I don’t know if it’s the rental or teething or the fact that she’s crawling and sitting up and just so excited to be mobile, but lately getting ZMP to bed has been a huge struggle.  A two hour struggle, in fact.  We put her down, and she screams and cries and is completely inconsolable unless I’m nursing her or Mike’s holding her.  And because we’re in a duplex, we can’t let her cry; it’s not fair to the people trying to get sleep, one room over.

So last night Mike had to run an errand, and I was solo putting her to bed.  At around 8 PM I took her into the walk-in closet that is (temporarily) her bedroom, and I set her down to nurse.  Which she did for about a minute, then she rolled off and grinned at me, and started to charge around the room.

(I will quickly say: this is not a small closet.  It fits a dresser, a crib mattress, a box of clothes, two adults, and a baby with no issues.  I don’t want to give you the impression that I’m crammed into a 2′ x 4′ space, because: no.)

So I reclined on her mattress as ZMP crawled and cavorted, going to the entry (across which we have a baby gate), then coming back.  Getting onto the mattress is an effort for her; she’s successful two out of three shots, and when she was she’d crawl over to me, nurse briefly, then crawl off again.  And that was when I realized: ah ha.  This is a chance to spend time with my daughter.

Let’s look at it this way: she’s not tired.  She’s not ready to sleep.  She hasn’t seen me all day.  I may want her to go to bed at 8 PM, but she clearly doesn’t, and trying to force her just leads to tears and wearily trying to get a baby to bed for the next hour.  So why not let her play in this soft, safe space?

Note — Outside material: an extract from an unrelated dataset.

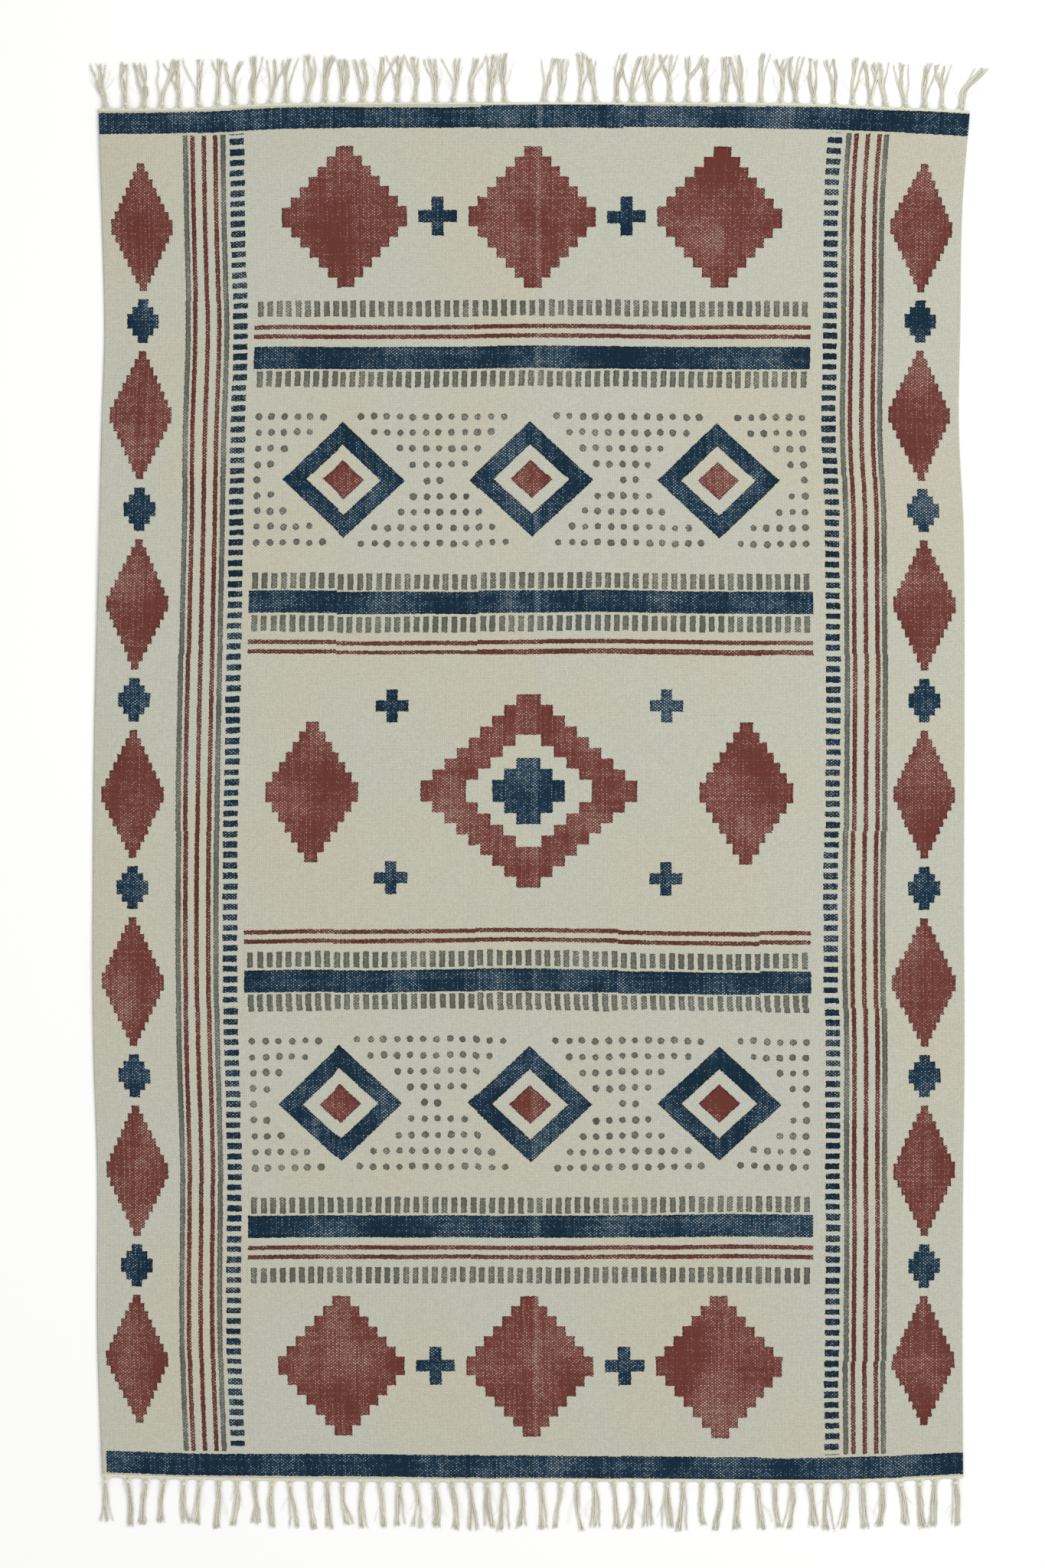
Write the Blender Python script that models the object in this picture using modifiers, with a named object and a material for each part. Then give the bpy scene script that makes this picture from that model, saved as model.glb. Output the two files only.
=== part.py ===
"""Printed cotton dhurrie lying flat, with a knotted warp fringe along each end.

Run it with:  blender --background --python part.py

Metres, +Z up. The rug lies on the plane Z = 0 with its length along Y, and the middle of its
outline, fringes included, stands over the origin. The woven cloth is one solid. Each fringe is
one comb: the twined edge that locks the last pick, and the tassels knotted from the warp.
"""

import math
from typing import NamedTuple

import bmesh
import bpy
from mathutils import Matrix, Vector

MM = 0.001

# The cloth
CLOTH_WIDTH = 1.200
CLOTH_LENGTH = 1.900
CLOTH_THICKNESS = 0.003
CLOTH_EDGE_ROUNDING = 0.0007

# The twined edge along each end, and the gap that keeps it a piece of its own
HEADER_DEPTH = 0.004
PIECE_GAP = 0.0003

# The tassels
TASSEL_COUNT = 48
TASSEL_LENGTH = 0.060
TASSEL_SIDES = 6
ROOT_JITTER = 0.10  # share of the spacing
LENGTH_JITTER = 0.07  # share of the length
LEAN_JITTER = 0.0065
BEND_JITTER = 0.0026

# How finely the outline is stepped
SIDE_STEPS = 28
END_STEPS = 20


class SideSection(NamedTuple):
    """How far each selvedge wanders outwards at one place along the cloth."""

    along: float  # share of the length, from the bottom end
    left_mm: float
    right_mm: float


class EndSection(NamedTuple):
    """How far each woven end bows outwards at one place across the cloth."""

    across: float  # share of the width, from the left selvedge
    bottom_mm: float
    top_mm: float


class TasselRing(NamedTuple):
    """One cross-section of a tassel, from inside the twined edge to the cut ends."""

    reach: float  # share of the length beyond the twined edge
    half_width: float
    half_height: float


class OddTassel(NamedTuple):
    """A tassel that the weaver made, or that has come to lie, unlike its neighbours."""

    end: str
    number: int  # counted from the left, from 0
    made: bool
    shift: float  # sideways move of its root
    lean: float  # sideways move of its cut ends
    stretch: float  # its length against the others
    fatness: float  # its width against the others


SIDE_SECTIONS = (
    SideSection(along=0.00, left_mm=-8, right_mm=0),
    SideSection(along=0.10, left_mm=-1, right_mm=-1),
    SideSection(along=0.22, left_mm=-1, right_mm=0),
    SideSection(along=0.31, left_mm=4, right_mm=2),
    SideSection(along=0.42, left_mm=5, right_mm=1),
    SideSection(along=0.55, left_mm=3, right_mm=2),
    SideSection(along=0.69, left_mm=-4, right_mm=1),
    SideSection(along=0.77, left_mm=-7, right_mm=-6),
    SideSection(along=0.84, left_mm=-11, right_mm=-4),
    SideSection(along=0.93, left_mm=-7, right_mm=-1),
    SideSection(along=1.00, left_mm=-3, right_mm=9),
)

END_SECTIONS = (
    EndSection(across=0.00, bottom_mm=-6, top_mm=-8),
    EndSection(across=0.10, bottom_mm=-2, top_mm=-7),
    EndSection(across=0.20, bottom_mm=0, top_mm=-1),
    EndSection(across=0.35, bottom_mm=1, top_mm=1),
    EndSection(across=0.65, bottom_mm=1, top_mm=1),
    EndSection(across=0.80, bottom_mm=2, top_mm=0),
    EndSection(across=0.90, bottom_mm=1, top_mm=-5),
    EndSection(across=1.00, bottom_mm=-4, top_mm=-11),
)

TASSEL_RINGS = (
    TasselRing(reach=-0.035, half_width=0.0020, half_height=0.0011),
    TasselRing(reach=0.020, half_width=0.0025, half_height=0.0013),
    TasselRing(reach=0.080, half_width=0.0037, half_height=0.0032),
    TasselRing(reach=0.150, half_width=0.0030, half_height=0.0024),
    TasselRing(reach=0.550, half_width=0.0050, half_height=0.0026),
    TasselRing(reach=1.000, half_width=0.0056, half_height=0.0022),
)

ODD_TASSELS = (
    OddTassel("top", 23, made=False, shift=0.0, lean=0.0, stretch=1.0, fatness=1.0),
    OddTassel("top", 47, made=True, shift=0.004, lean=0.021, stretch=0.95, fatness=1.4),
    OddTassel("bottom", 0, made=True, shift=-0.005, lean=0.002, stretch=1.0, fatness=1.0),
    OddTassel("bottom", 47, made=True, shift=0.000, lean=0.001, stretch=1.0, fatness=1.5),
)


# --------------------------------------------------------------------------- outline


def smooth_through(knots, at):
    """The value at a place on a smooth curve through (place, value) knots, which rise in place."""
    last = len(knots) - 1
    span = 0
    while span < last - 1 and at > knots[span + 1][0]:
        span += 1
    (start, low), (stop, high) = knots[span], knots[span + 1]
    length = stop - start

    def slope(i):
        """The curve's slope at knot i, taken from its two neighbours."""
        before, after = knots[max(i - 1, 0)], knots[min(i + 1, last)]
        return (after[1] - before[1]) / (after[0] - before[0])

    t = (at - start) / length
    from_low = (1 + 2 * t) * (1 - t) ** 2 * low + t * (1 - t) ** 2 * length * slope(span)
    from_high = t * t * (3 - 2 * t) * high - t * t * (1 - t) * length * slope(span + 1)
    return from_low + from_high


def cloth_place(across, along):
    """The point of the cloth at these shares of its width and length, as a Vector (x, y)."""
    left = smooth_through([(s.along, s.left_mm) for s in SIDE_SECTIONS], along) * MM
    right = smooth_through([(s.along, s.right_mm) for s in SIDE_SECTIONS], along) * MM
    bottom = smooth_through([(s.across, s.bottom_mm) for s in END_SECTIONS], across) * MM
    top = smooth_through([(s.across, s.top_mm) for s in END_SECTIONS], across) * MM
    x_left = -CLOTH_WIDTH / 2 - left
    x_right = CLOTH_WIDTH / 2 + right
    y_bottom = -CLOTH_LENGTH / 2 - bottom
    y_top = CLOTH_LENGTH / 2 + top
    return Vector(
        (x_left + (x_right - x_left) * across, y_bottom + (y_top - y_bottom) * along)
    )


def steps(count):
    """Shares from 0 up to, but not including, 1."""
    return [i / count for i in range(count)]


def cloth_outline():
    """The cloth's edge, anticlockwise from its bottom left corner."""
    bottom = [cloth_place(u, 0) for u in steps(END_STEPS)]
    right = [cloth_place(1, v) for v in steps(SIDE_STEPS)]
    top = [cloth_place(1 - u, 1) for u in steps(END_STEPS)]
    left = [cloth_place(0, 1 - v) for v in steps(SIDE_STEPS)]
    return bottom + right + top + left


def end_point(end, across, outwards):
    """A point off the cloth's top or bottom end, moved straight outwards along the length."""
    point = cloth_place(across, 1 if end == "top" else 0)
    point.y += outwards if end == "top" else -outwards
    return point


def header_outline(end):
    """The outline of the twined edge that runs along one end of the cloth."""
    shares = [*steps(END_STEPS), 1.0]
    near = [end_point(end, u, PIECE_GAP) for u in shares]
    far = [end_point(end, u, PIECE_GAP + HEADER_DEPTH) for u in reversed(shares)]
    return near + far


# --------------------------------------------------------------------------- making solids


def clear_scene():
    """Removes every object that the file opened with."""
    for obj in list(bpy.data.objects):
        bpy.data.objects.remove(obj, do_unlink=True)


def make_collection(name, parent):
    """A new collection under another one."""
    collection = bpy.data.collections.new(name)
    parent.children.link(collection)
    return collection


def make_material(name, colour, roughness):
    """A Principled material of one colour, with no metal in it."""
    material = bpy.data.materials.new(name)
    material.use_nodes = True
    shader = material.node_tree.nodes["Principled BSDF"]
    shader.inputs["Base Color"].default_value = (*colour, 1)
    shader.inputs["Roughness"].default_value = roughness
    shader.inputs["Metallic"].default_value = 0
    return material


def flat_solid(name, outline, thickness, collection):
    """A closed sheet on the plane Z = 0 from a filled 2D curve, as a welded mesh object."""
    curve = bpy.data.curves.new(name + "_outline", "CURVE")
    curve.dimensions = "2D"
    curve.fill_mode = "BOTH"
    curve.extrude = thickness / 2
    spline = curve.splines.new("POLY")
    spline.points.add(len(outline) - 1)
    for spline_point, corner in zip(spline.points, outline, strict=True):
        spline_point.co = (corner.x, corner.y, 0, 1)
    spline.use_cyclic_u = True
    drawn = bpy.data.objects.new(name + "_outline", curve)
    drawn.location.z = thickness / 2
    collection.objects.link(drawn)

    bpy.context.view_layer.update()
    evaluated = drawn.evaluated_get(bpy.context.evaluated_depsgraph_get())
    mesh = bpy.data.meshes.new_from_object(evaluated)
    mesh.name = name
    mesh.transform(drawn.matrix_world)
    bpy.data.objects.remove(drawn)
    bpy.data.curves.remove(curve)

    shape = bmesh.new()
    shape.from_mesh(mesh)
    bmesh.ops.remove_doubles(shape, verts=shape.verts, dist=1e-6)
    bmesh.ops.recalc_face_normals(shape, faces=shape.faces)
    shape.to_mesh(mesh)
    shape.free()
    solid = bpy.data.objects.new(name, mesh)
    collection.objects.link(solid)
    return solid


def add_tassel(shape, middle_line, rings, fatness):
    """Adds one closed tassel to a bmesh, extruded ring by ring and then laid along its line."""
    corner_angle = math.pi / TASSEL_SIDES
    flat_side_down = Matrix.Rotation(corner_angle, 4, "Z")
    upright = Matrix.Rotation(math.radians(90), 4, "X")
    disc = bmesh.ops.create_circle(
        shape, cap_ends=True, segments=TASSEL_SIDES, radius=1, matrix=upright @ flat_side_down
    )
    verts = list(disc["verts"])
    front = verts[0].link_faces[0]
    for number in range(1, len(rings)):
        grown = bmesh.ops.extrude_face_region(shape, geom=[front])["geom"]
        if number > 1:
            bmesh.ops.delete(shape, geom=[front], context="FACES_ONLY")
        front = next(item for item in grown if isinstance(item, bmesh.types.BMFace))
        for vert in front.verts:
            vert.co.y = number
        verts += front.verts

    flat_side = math.cos(corner_angle)
    for vert in verts:
        number = round(vert.co.y)
        place, ring = middle_line[number], rings[number]
        middle_height = max(ring.half_height, CLOTH_THICKNESS / 2)
        vert.co.z = middle_height + vert.co.z / flat_side * ring.half_height
        vert.co.x = place.x + vert.co.x * ring.half_width * fatness
        vert.co.y = place.y


# --------------------------------------------------------------------------- the pieces


def chance(number, salt):
    """A fixed, unordered value from -1 to 1 for each whole number."""
    return 2 * (math.sin(12.9898 * number + 78.233 * salt) * 43758.5453 % 1) - 1


def tassel_line(end, number, odd):
    """The middle line of one tassel, a point for each of TASSEL_RINGS."""
    salt = 1 if end == "top" else 2
    spacing = 1 / TASSEL_COUNT
    root = spacing * (number + 0.5 + ROOT_JITTER * chance(number, salt))
    length = TASSEL_LENGTH * (1 + LENGTH_JITTER * chance(number, salt + 2))
    lean = LEAN_JITTER * chance(number, salt + 4)
    bend = BEND_JITTER * chance(number, salt + 6)
    shift = 0.0
    if odd:
        shift = odd.shift
        lean = odd.lean
        length *= odd.stretch
    line = []
    for ring in TASSEL_RINGS:
        point = end_point(end, root, PIECE_GAP + HEADER_DEPTH + ring.reach * length)
        free = max(ring.reach, 0)
        point.x += shift + lean * free**1.3 + bend * math.sin(math.pi * free)
        line.append(point)
    return line


def build_cloth(collection, material):
    """The woven sheet, with its outline as it lies and its edges softly rounded."""
    cloth = flat_solid("rug_cloth", cloth_outline(), CLOTH_THICKNESS, collection)
    rounding = cloth.modifiers.new("Rounded edge", "BEVEL")
    rounding.width = CLOTH_EDGE_ROUNDING
    rounding.segments = 1
    rounding.limit_method = "ANGLE"
    cloth.data.materials.append(material)
    return cloth


def build_fringe(end, collection, material):
    """One comb: the twined edge of this end with all its tassels joined to it."""
    comb = flat_solid("fringe_" + end, header_outline(end), CLOTH_THICKNESS, collection)
    odd_ones = {o.number: o for o in ODD_TASSELS if o.end == end}
    shape = bmesh.new()
    for number in range(TASSEL_COUNT):
        odd = odd_ones.get(number)
        if odd and not odd.made:
            continue
        line = tassel_line(end, number, odd)
        add_tassel(shape, line, TASSEL_RINGS, odd.fatness if odd else 1.0)
    bmesh.ops.recalc_face_normals(shape, faces=shape.faces)
    teeth_mesh = bpy.data.meshes.new("tassels_" + end)
    shape.to_mesh(teeth_mesh)
    shape.free()
    teeth = bpy.data.objects.new("tassels_" + end, teeth_mesh)
    collection.objects.link(teeth)

    joining = comb.modifiers.new("Knotted on", "BOOLEAN")
    joining.operation = "UNION"
    joining.object = teeth
    bpy.context.view_layer.update()
    evaluated = comb.evaluated_get(bpy.context.evaluated_depsgraph_get())
    joined = bpy.data.meshes.new_from_object(evaluated)
    comb.modifiers.clear()
    comb.data = joined
    comb.data.name = comb.name
    bpy.data.objects.remove(teeth)
    comb.data.materials.append(material)
    return comb


def centre_on_origin(objects):
    """Moves the meshes so that the middle of their common outline is over the origin."""
    corners = [v.co for obj in objects for v in obj.data.vertices]
    x_middle = (min(c.x for c in corners) + max(c.x for c in corners)) / 2
    y_middle = (min(c.y for c in corners) + max(c.y for c in corners)) / 2
    move = Matrix.Translation((-x_middle, -y_middle, 0))
    for obj in objects:
        obj.data.transform(move)


def main():
    clear_scene()
    rug = make_collection("printed_cotton_dhurrie", bpy.context.scene.collection)
    printed_cotton = make_material("printed_cotton", (0.53, 0.53, 0.44), 0.92)
    fringe_yarn = make_material("fringe_yarn", (0.56, 0.55, 0.43), 0.9)
    pieces = [build_cloth(rug, printed_cotton)]
    pieces += [build_fringe(end, rug, fringe_yarn) for end in ("top", "bottom")]
    centre_on_origin(pieces)


main()
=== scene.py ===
"""Printed cotton dhurrie as it lies on a pale floor: block-printed cloth in plain weave, corded
selvedges, and a warp fringe knotted along each end.

Metres, +Z up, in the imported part's own frame: the length runs along Y and the floor is Z = 0.
The cloth's outline and the roots of the tassels repeat the part's tables, and the packed
cloth's box puts them in place.
"""

import logging
import math
import random
from collections.abc import Iterable
from dataclasses import dataclass, field
from enum import Enum
from functools import reduce
from typing import NamedTuple

import bpy
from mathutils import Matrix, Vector

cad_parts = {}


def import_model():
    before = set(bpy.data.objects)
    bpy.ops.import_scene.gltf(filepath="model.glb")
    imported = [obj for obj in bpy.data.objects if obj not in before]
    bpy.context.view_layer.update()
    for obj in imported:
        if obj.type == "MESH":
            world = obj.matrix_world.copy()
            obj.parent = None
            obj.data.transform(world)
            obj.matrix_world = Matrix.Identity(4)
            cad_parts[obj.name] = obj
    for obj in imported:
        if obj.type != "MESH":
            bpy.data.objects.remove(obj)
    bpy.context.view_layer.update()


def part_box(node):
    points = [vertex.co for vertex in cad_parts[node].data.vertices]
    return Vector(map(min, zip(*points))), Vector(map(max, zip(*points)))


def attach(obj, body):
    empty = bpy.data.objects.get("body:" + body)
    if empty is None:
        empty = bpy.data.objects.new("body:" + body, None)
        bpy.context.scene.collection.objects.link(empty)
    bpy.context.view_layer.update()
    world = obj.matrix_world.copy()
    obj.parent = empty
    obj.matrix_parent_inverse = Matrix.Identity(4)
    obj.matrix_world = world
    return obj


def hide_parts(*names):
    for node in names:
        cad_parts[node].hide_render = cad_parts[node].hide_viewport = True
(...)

I think there’s something to the “she hasn’t seem me all day” line of thinking.  Call me crazy, but I think my baby misses me as much as I miss her, and when I put her down in that closet and sat with her, she decided to show me what she can do.  She can go here!  She can go there!  She can get this book and this cloth block!  And then she comes back to nurse, but only briefly, before she heads off to show me some more.

I think I’ve been too focused on “baby must be in bed by X time because the books say so”.  I really try to only take the books with a grain of salt, but that one, for some reason, stuck.  I’d forgotten she might want to spend just as much time with me as I wish I could be spending with her.

So tonight, at around 8 PM, I’ll take my daughter to her “room”, and I’ll play with her for an hour or less, and then at some point I’ll say, “It’s time for bed now.”  Because she’s still a baby, and she still needs structure.

I think I need to give her that chance, though, to be with me.  I think that’s what she wants.